Missouri Breaks, western majestueux, est une œuvre d’une profonde et intelligente modernité.
Fernand Garcia
Missouri Breaks est disponible chez Rimini Editions dans un magnifique report HD. En complément trois interviews : une audio d’Arthur Penn, moment rare où le cinéaste évoque sa carrière, ses rapports avec Hollywood, sa direction d’acteur, et ses rapports avec les acteurs (55 minutes). Frédéric Mercier revient sur le tournage de Missouri Breaks et offre une analyse de film (33 minutes). Enfin, Hélène Valmary revient sur le jeu de Marlon Brando, « l’un des plus grands acteurs du cinéma hollywoodien, et probablement du monde, si ce n’est le plus grand », et sa manière d’aborder ses rôles. La construction de ses personnages « vient d’une approche de l’extérieur vers l’intérieur », c’est particulièrement instructif, loin des clichés liés à l’acteur. (27 mn). Pour clore la section, la bande-annonce originale de Missouri Breaks (1’47).

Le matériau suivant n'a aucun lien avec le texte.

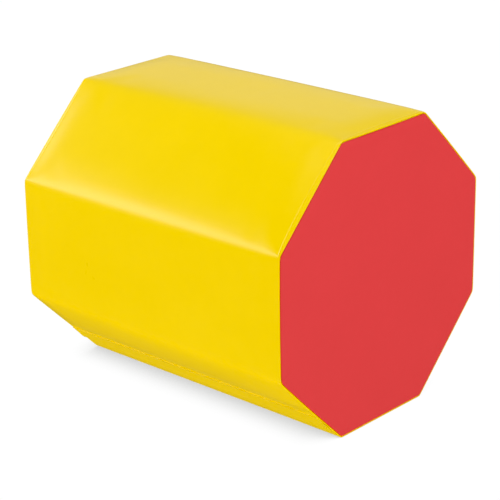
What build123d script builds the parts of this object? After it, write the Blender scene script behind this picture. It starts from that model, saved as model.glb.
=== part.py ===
from build123d import *
import math
import os

# Octagonal foam roller in a zipped cover. Millimetres, +Z up, floor at z = 0.
# The roll axis is Y and the front end is at -Y. The closure lies on the lower
# side facet at -X, under a flap that hangs from a sewn margin.

# --- driving dimensions ---------------------------------------------------
across_flats = 600.0
length = 690.0
edge_radius = 16.0            # outside rounding of the eight long edges
skin = 1.0                    # coated fabric
gap = 0.1                     # clearance between layers that lie on each other
allowance = 10.0              # seam allowance turned in at both ends

# distances up the lower side facet from its bottom edge
flap_free_edge = 51.0
zip_line = 71.0               # centre line of the closure
flap_axis = 89.0              # hinge line of the flap
flap_top = 93.4               # top of the sewn margin
flap_axis_clear = 1.1         # from the hinge line to the sewn margin
flap_thickness = 1.0
flap_end_inset = 0.5

slot_half = 7.5               # half of the opening between the two hems
slot_margin = 4.5             # closed strip between the opening and each end
hem_width = 15.0
hem_fold_clear = 0.4          # from the hem's edge wall to its middle layer

tape_edge = 22.0              # outer edge of a tape from the closure line
tape_thickness = 0.6
chain_half = 4.0
chain_gap = 1.0
chain_thickness = 2.2
chain_end_inset = 5.5         # from the seam allowance to the end of the teeth

thread = 0.4
thread_clear = 0.05           # around a stitch thread in its groove
thread_end_inset = 1.0

slider_length = 20.0
slider_width = 12.6
slider_plate = 1.0
pull_length = 26.0            # from the pin to the rounded tip
pull_width = 6.0
pull_thickness = 1.0
pull_pin_radius = 0.28

overcut = 1.0                 # how far cutting shapes run past what they cut
overlap = 0.3                 # how far slider pieces sink into its plates

# --- derived positions ----------------------------------------------------
end = length / 2
hem_end = end - allowance - 0.5
chain_end = end - allowance - chain_end_inset
tape_half = end - skin - 0.2
flap_half = end - flap_end_inset

# depths below the outer skin, from outside in
fold_out = skin + gap                       # turned allowance of the wrap
fold_in = fold_out + skin
flange_out = fold_in + gap                  # turned allowance of an end panel
flange_in = flange_out + skin

# heights out of the side facet, negative inside the cover
tape_top = -(flange_in + gap)
tape_bottom = tape_top - tape_thickness
tape_mid = (tape_top + tape_bottom) / 2
chain_top = tape_mid + chain_thickness / 2
chain_bottom = tape_mid - chain_thickness / 2
top_plate_low = chain_top + gap
top_plate_high = top_plate_low + slider_plate
low_plate_high = chain_bottom - gap
low_plate_low = low_plate_high - slider_plate
flap_low = gap
flap_high = flap_low + flap_thickness

hem_stitch = zip_line - 12.0
flap_margin_low = flap_axis + flap_axis_clear
flap_stitch = flap_margin_low + 1.4
groove = thread + 2 * thread_clear          # width and depth of a stitch groove

# lower side facet: x climbs the facet, y is the roll axis, z points out of the part
facet = across_flats * math.tan(math.pi / 8)
slope = math.sqrt(0.5)
side = Plane(origin=(-facet / 2, 0, 0), x_dir=(-slope, 0, slope), z_dir=(-slope, 0, -slope))


# --- helpers --------------------------------------------------------------
def octagon(flats, radius):
    corner = flats / 2 / math.cos(math.pi / 8)
    angles = [math.radians(22.5 + 45 * k) for k in range(8)]
    points = [(corner * math.cos(a), corner * math.sin(a)) for a in angles]
    face = make_face(Polyline(*points, close=True))
    return fillet(face.vertices(), radius)


def prism(depth, y0, y1):
    """Octagonal prism whose sides lie `depth` inside the outer skin."""
    face = octagon(across_flats - 2 * depth, edge_radius - depth)
    base = Plane(origin=(0, y0, across_flats / 2), x_dir=(1, 0, 0), z_dir=(0, 1, 0))
    return extrude(base * face, amount=y1 - y0)


def tube(outer_depth, inner_depth, y0, y1):
    """Open octagonal ring between two depths; y0 and y1 in either order."""
    y0, y1 = sorted((y0, y1))
    return prism(outer_depth, y0, y1) - prism(inner_depth, y0 - overcut, y1 + overcut)


def around(centre, half):
    return centre - half, centre + half


def slab(up, along, out):
    """Box from (start, stop) spans up the facet, along the roll and out of the facet."""
    spans = (up, along, out)
    middle = [(a + b) / 2 for a, b in spans]
    size = [abs(b - a) for a, b in spans]
    return side * Pos(*middle) * Box(*size)


def side_plane(up, along, out, x_dir=side.x_dir, z_dir=side.z_dir):
    """Work plane with its origin given in the side facet's own directions."""
    origin = side.from_local_coords(Vector(up, along, out))
    return Plane(origin=origin, x_dir=x_dir, z_dir=z_dir)


def stitch_groove(line, surface, half):
    return slab(around(line, groove / 2), around(0, half), (surface - groove, surface + overcut))


def stitch_thread(line, surface, half):
    heights = (surface - groove + thread_clear, surface - thread_clear)
    return slab(around(line, thread / 2), around(0, half - thread_end_inset), heights)


# --- cover ----------------------------------------------------------------
def hem(direction):
    """Edge of the opening turned under twice; direction 1 is above it, -1 below."""
    edge = zip_line + direction * slot_half

    def strip(near, far, low, high):
        up = (edge + direction * near, edge + direction * far)
        return slab(up, around(0, hem_end), (low, high))

    body = strip(0, skin, -flange_in, -skin / 2)
    body += strip(0, hem_width, -flange_in, -flange_out)
    body += strip(hem_width - skin, hem_width, -flange_in, -fold_out)
    body += strip(skin + hem_fold_clear, hem_width, -fold_in, -fold_out)
    return body


def cover_wrap():
    slot_cut_depth = 6.0
    wrap = tube(0, skin, -end, end)
    for sign in (-1, 1):
        # turned allowance, then the end wall that joins it to the outer skin
        wrap += tube(fold_out, fold_in, sign * end, sign * (end - allowance))
        wrap += tube(skin / 2, fold_in, sign * end, sign * (end - skin))
    wrap -= slab(
        around(zip_line, slot_half), around(0, end - slot_margin), (-slot_cut_depth, overcut)
    )
    wrap += hem(1)
    wrap += hem(-1)
    wrap -= stitch_groove(hem_stitch, 0, hem_end)
    return wrap


def end_panel(sign):
    """Flat panel with its rim turned in; sign -1 is the front, 1 the rear."""
    outer = sorted((sign * end, sign * (end - allowance)))
    hollow = sorted((sign * (end - skin), sign * (end - allowance - overcut)))
    return prism(flange_out, *outer) - prism(flange_in, *hollow)


def seam_thread(sign):
    """Ring of thread inside an end panel's rim, open where the zip tapes pass."""
    inset = 1.4                   # from the end of the roll
    depth = flange_in + 0.15
    tape_clear = 0.5
    cut_depth = 8.0
    y0, y1 = sorted((sign * (end - inset), sign * (end - inset - thread)))
    ring = tube(depth, depth + thread, y0, y1)
    return ring - slab(
        around(zip_line, tape_edge + tape_clear),
        (y0 - overcut, y1 + overcut),
        (-cut_depth, overcut),
    )


# --- foam core ------------------------------------------------------------
def foam_core():
    """Full-size body with reduced ends, relieved behind the hems and the chain."""
    rebate = -tape_bottom + gap
    body_half = end - allowance - 0.7
    core_half = end - skin - gap
    hem_relief_half = slot_half + hem_width + 0.5
    chain_relief_half = 8.0
    chain_relief_floor = low_plate_low - 0.3
    cut_top = 2.0
    core = prism(skin + gap, -body_half, body_half)
    core += prism(rebate, -core_half, core_half)
    core -= slab(around(zip_line, hem_relief_half), around(0, end), (-rebate, cut_top))
    core -= slab(
        around(zip_line, chain_relief_half), around(0, end), (chain_relief_floor, cut_top)
    )
    return core


# --- flap -----------------------------------------------------------------
def zip_flap():
    """Strip over the zip with a round edge along the hinge line."""
    flap = slab((flap_free_edge, flap_axis), around(0, flap_half), (flap_low, flap_high))
    flap_mid = (flap_low + flap_high) / 2
    hinge = side_plane(flap_axis, -flap_half, flap_mid, z_dir=(0, 1, 0))
    flap += extrude(hinge * Circle(flap_thickness / 2), amount=2 * flap_half)
    return flap


def flap_sewn_margin():
    margin = slab((flap_margin_low, flap_top), around(0, flap_half), (flap_low, flap_high))
    return margin - stitch_groove(flap_stitch, flap_high, flap_half + overcut)


# --- zip ------------------------------------------------------------------
def zip_tape(direction):
    """Tape beside the teeth; direction 1 is the upper one, -1 the lower."""
    inner = zip_line + direction * (chain_half + gap / 2)
    outer = zip_line + direction * tape_edge
    return slab((inner, outer), around(0, tape_half), (tape_bottom, tape_top))


def zip_teeth(direction):
    """One side of the chain as a plain bar."""
    inner = zip_line + direction * chain_gap / 2
    outer = zip_line + direction * (chain_half - gap / 2)
    return slab((inner, outer), around(0, chain_end), (chain_bottom, chain_top))


def zip_stop(sign):
    """Block past the end of the teeth, with wings over and under the tapes."""
    chain_clear = 0.2
    stop_length = 3.2
    rise = 0.9                    # above and below the tapes
    wing_half = chain_half + 1.8
    start = chain_end + chain_clear
    along = (sign * start, sign * (start + stop_length))
    top = tape_top + rise
    bottom = tape_bottom - rise
    block = slab(around(zip_line, chain_half - gap), along, (bottom, top))
    block += slab(around(zip_line, wing_half), along, (tape_top + gap, top))
    block += slab(around(zip_line, wing_half), along, (bottom, tape_bottom - gap))
    return block


# --- slider, close to the front stop, with its notched nose to the front ---
slider_front = -(chain_end - 1.0)
slider_rear = slider_front + slider_length
slider_y = slider_front + slider_length / 2

pin_y = slider_y - 5.0
pin_height = top_plate_high + 0.7
lug_inner = 3.4               # lug faces from the closure line
lug_outer = 4.4


def cross_rod(half, radius):
    """Cylinder on the pin's axis, which runs up the facet across the closure line."""
    start = side_plane(
        zip_line - half, pin_y, pin_height, x_dir=(0, 1, 0), z_dir=side.x_dir
    )
    return extrude(start * Circle(radius), amount=2 * half)


def slider_plate_at(low, high):
    w, h = slider_width / 2, slider_length / 2
    # (up the facet, along the roll) from the slider's centre, nose to tail
    upper_half = [
        (1.6, -h), (w - 2.6, -h), (w, -h + 3),
        (w, -h + 9), (w - 1.1, h - 1.2), (w - 2.2, h),
    ]
    lower_half = [(-x, y) for x, y in reversed(upper_half)]
    notch = (0, -h + 1.6)
    outline = make_face(Polyline(notch, *upper_half, *lower_half, close=True))
    return extrude(side_plane(zip_line, slider_y, low) * outline, amount=high - low)


def zip_slider_body():
    wedge_clear = 0.15
    rim_outer = slider_width / 2 - 1.1
    rim_inner = rim_outer - 1.0
    lug_half_length = 1.3
    lug_rise = 0.55               # above the pin's axis

    slider = slider_plate_at(top_plate_low, top_plate_high)
    slider += slider_plate_at(low_plate_low, low_plate_high)
    # wedge that parts the teeth
    slider += slab(
        around(zip_line, chain_gap / 2 - wedge_clear),
        (slider_front + 2.4, slider_front + 9.0),
        (low_plate_low + overlap, top_plate_high - overlap),
    )
    # guide rims that turn towards the tapes
    along = (slider_front + 4.0, slider_rear - 1.5)
    for direction in (-1, 1):
        up = (zip_line + direction * rim_inner, zip_line + direction * rim_outer)
        slider += slab(up, along, (tape_top + gap, top_plate_low + overlap))
        slider += slab(up, along, (low_plate_high - overlap, tape_bottom - gap))
    # two lugs on the top plate carry the pin of the pull
    for direction in (-1, 1):
        slider += slab(
            (zip_line + direction * lug_inner, zip_line + direction * lug_outer),
            around(pin_y, lug_half_length),
            (top_plate_high - overlap, pin_height + lug_rise),
        )
    slider -= cross_rod(lug_outer, pull_pin_radius + 0.02)
    return slider


def zip_pull_tab():
    """Tab lying back over the slider, with a barrel on the pin and two windows."""
    tip_y = pin_y + pull_length - pull_width / 2
    half = pull_thickness / 2
    # half width, start and stop along the roll
    windows = [
        (1.6, pin_y + 15.0, tip_y - 0.5),
        (1.7, pin_y + 3.0, pin_y + 10.0),
    ]
    pull = slab(around(zip_line, pull_width / 2), (pin_y, tip_y), around(pin_height, half))
    tip = side_plane(zip_line, tip_y, pin_height - half)
    pull += extrude(tip * Circle(pull_width / 2), amount=pull_thickness)
    pull += cross_rod(pull_width / 2, half)
    for half_width, y0, y1 in windows:
        pull -= slab(around(zip_line, half_width), (y0, y1), around(pin_height, 2.0))
    pull -= cross_rod(pull_width / 2, pull_pin_radius + 0.04)
    return pull


# --- export ---------------------------------------------------------------
nodes = {
    "foam_core": foam_core(),
    "cover_wrap": cover_wrap(),
    "front_end_panel": end_panel(-1),
    "rear_end_panel": end_panel(1),
    "front_seam_thread": seam_thread(-1),
    "rear_seam_thread": seam_thread(1),
    "zip_flap": zip_flap(),
    "flap_sewn_margin": flap_sewn_margin(),
    "flap_stitch_thread": stitch_thread(flap_stitch, flap_high, flap_half),
    "hem_stitch_thread": stitch_thread(hem_stitch, 0, hem_end),
    "zip_tape_upper": zip_tape(1),
    "zip_tape_lower": zip_tape(-1),
    "zip_teeth_upper": zip_teeth(1),
    "zip_teeth_lower": zip_teeth(-1),
    "zip_stop_front": zip_stop(-1),
    "zip_stop_rear": zip_stop(1),
    "zip_slider_body": zip_slider_body(),
    "zip_pull_pin": cross_rod(lug_outer, pull_pin_radius),
    "zip_pull_tab": zip_pull_tab(),
}

os.makedirs("parts", exist_ok=True)
for name, shape in nodes.items():
    solids = shape.solids()
    part = solids[0] if len(solids) == 1 else Compound(children=list(solids))
    part.label = name
    export_step(part, f"parts/{name}.step")
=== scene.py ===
"""Octagonal foam roller in a soft yellow vinyl cover with red end panels.

It lies on the floor (z = 0) with its axis along y at half its width up, centred on x = 0 and y = 0.
Its front end is at -y. The lower left facet (-x, -z) carries the zip, under a flap that is sewn
along its upper edge and free below.
"""
import math

import bpy
import numpy as np
from mathutils import Matrix, Vector


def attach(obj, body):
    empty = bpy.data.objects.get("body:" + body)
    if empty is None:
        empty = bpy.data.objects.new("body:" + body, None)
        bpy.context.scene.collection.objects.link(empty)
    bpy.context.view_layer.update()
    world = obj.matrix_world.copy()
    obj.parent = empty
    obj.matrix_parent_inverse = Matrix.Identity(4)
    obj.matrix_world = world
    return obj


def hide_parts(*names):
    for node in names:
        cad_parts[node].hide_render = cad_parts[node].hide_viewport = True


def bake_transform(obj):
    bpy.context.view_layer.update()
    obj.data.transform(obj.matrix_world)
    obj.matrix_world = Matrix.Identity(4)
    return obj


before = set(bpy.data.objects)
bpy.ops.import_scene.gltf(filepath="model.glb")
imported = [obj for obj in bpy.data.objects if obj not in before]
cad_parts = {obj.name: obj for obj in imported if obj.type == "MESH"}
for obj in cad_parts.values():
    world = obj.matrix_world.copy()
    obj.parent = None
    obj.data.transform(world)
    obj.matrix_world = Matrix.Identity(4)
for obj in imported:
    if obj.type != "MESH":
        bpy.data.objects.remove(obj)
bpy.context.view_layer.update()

scene = bpy.context.scene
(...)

Missouri Breaks (The Missouri Breaks) un film d’Arthur Penn avec Marlon Brando, Jack Nicholson, Kathleen Lloyd, Randy Quaid, Harry Dean Stanton, Frederic Forrest, John McLiam, John Ryan, Sam Gilman, R.L. Armstrong… Scénario : Thomas McGuane. Directeur de la photographie : Michael Butler. Décors : Albert Brenner. Costumes : Patricia Norris. Effets spéciaux : A.D. Flowers. Montage : Jerry Greenberg, Stephen A. Rotter & Dede Allen. Musique : John Williams. Producteurs : Elliott Kastner et Robert M. Sherman. Production : United Artists – Devon/Persky-Bright. Etats-Unis. 1976. 126 minutes. Panavision sphérique Format image : 1.85 :1. Couleur. Son VO avec ou sans sous-titre français. Version française.